The study aims to provide greater insight into the spread of coronavirus in these settings, enabling staff to react quickly to outbreaks. The research will take place in 106 care homes across England and will be carried out by a team led by University College London in partnership with the Department of Health and Social Care and NHS Data Foundry.
Consenting staff and residents will be given swab tests (polymerase chain reaction), to test whether residents are currently infected, as well as antibody tests, which indicate past infection. This will involve undergoing three rounds of blood tests and three rounds of swab testing over a period of three to four months. The subset of residents who have an antibody response at three months will then have repeat blood tests at six and 12 months to see how long the antibodies are present in the blood.
The findings will not only enable researchers to track how many people have the virus - and who - but to also understand past exposure and possible immunity among study participants, as well as how infection spreads in care homes.

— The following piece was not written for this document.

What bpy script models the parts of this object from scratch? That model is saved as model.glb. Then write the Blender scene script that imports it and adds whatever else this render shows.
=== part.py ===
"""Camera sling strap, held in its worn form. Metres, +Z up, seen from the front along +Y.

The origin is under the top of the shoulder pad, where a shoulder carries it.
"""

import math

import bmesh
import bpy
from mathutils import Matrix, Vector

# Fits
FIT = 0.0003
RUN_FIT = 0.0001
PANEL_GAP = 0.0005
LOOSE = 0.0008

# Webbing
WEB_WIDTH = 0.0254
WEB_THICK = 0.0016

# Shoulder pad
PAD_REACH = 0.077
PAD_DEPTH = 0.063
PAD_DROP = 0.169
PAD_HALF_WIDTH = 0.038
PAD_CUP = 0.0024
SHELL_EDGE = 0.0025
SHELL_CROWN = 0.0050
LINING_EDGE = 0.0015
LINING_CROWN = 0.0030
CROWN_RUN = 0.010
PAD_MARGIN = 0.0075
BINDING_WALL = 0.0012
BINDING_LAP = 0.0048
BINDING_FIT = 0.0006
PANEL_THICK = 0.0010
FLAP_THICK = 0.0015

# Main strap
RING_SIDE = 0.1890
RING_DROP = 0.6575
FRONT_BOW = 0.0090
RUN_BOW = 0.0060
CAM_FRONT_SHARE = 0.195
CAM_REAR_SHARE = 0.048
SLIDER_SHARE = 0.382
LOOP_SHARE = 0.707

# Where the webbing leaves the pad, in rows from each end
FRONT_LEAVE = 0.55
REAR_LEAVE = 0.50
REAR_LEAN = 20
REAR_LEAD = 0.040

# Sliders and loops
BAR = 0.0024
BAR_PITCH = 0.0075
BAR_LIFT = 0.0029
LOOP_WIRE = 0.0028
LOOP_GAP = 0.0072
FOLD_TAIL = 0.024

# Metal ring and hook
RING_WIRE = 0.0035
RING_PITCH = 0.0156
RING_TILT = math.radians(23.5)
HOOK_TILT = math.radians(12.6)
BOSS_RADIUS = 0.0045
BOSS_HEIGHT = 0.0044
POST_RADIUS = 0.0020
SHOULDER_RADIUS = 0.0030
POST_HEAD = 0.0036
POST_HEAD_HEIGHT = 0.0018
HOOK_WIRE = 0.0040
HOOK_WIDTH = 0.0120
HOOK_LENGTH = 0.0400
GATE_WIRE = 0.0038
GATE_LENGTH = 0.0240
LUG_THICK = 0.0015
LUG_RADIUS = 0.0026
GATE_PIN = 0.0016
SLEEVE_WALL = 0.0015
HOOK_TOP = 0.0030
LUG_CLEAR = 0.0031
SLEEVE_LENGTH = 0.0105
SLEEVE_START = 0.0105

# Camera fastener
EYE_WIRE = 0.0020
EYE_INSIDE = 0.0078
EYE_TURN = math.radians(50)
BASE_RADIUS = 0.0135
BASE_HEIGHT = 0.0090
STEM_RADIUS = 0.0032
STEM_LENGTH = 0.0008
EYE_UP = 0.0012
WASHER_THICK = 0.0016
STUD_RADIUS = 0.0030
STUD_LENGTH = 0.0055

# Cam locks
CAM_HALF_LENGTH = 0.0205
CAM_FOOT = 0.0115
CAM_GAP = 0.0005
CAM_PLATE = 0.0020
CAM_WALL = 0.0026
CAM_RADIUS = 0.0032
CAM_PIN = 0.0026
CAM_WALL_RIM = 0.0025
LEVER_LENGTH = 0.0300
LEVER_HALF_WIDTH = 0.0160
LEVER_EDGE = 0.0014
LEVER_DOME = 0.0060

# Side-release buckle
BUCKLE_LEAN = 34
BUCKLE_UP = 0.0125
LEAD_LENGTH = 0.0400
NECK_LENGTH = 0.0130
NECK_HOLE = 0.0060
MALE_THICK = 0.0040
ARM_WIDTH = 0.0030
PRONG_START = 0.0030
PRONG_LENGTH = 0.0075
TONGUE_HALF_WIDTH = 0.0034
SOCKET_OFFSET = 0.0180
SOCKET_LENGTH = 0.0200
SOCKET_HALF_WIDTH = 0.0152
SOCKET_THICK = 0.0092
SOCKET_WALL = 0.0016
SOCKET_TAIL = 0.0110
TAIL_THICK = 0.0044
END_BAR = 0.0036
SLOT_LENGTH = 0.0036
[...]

The study will draw on results from whole care home testing as well as data and findings from pre-existing studies to help build a more comprehensive picture of how outbreaks play out over time within the same home.
Chief investigator Dr Laura Shallcross said: “We will also collect detailed information from care homes to try and understand why some have had outbreaks and others have not. Taken together, this information will be used to inform the pandemic response in care homes and protect residents and staff from becoming infected with COVID-19 in the future.”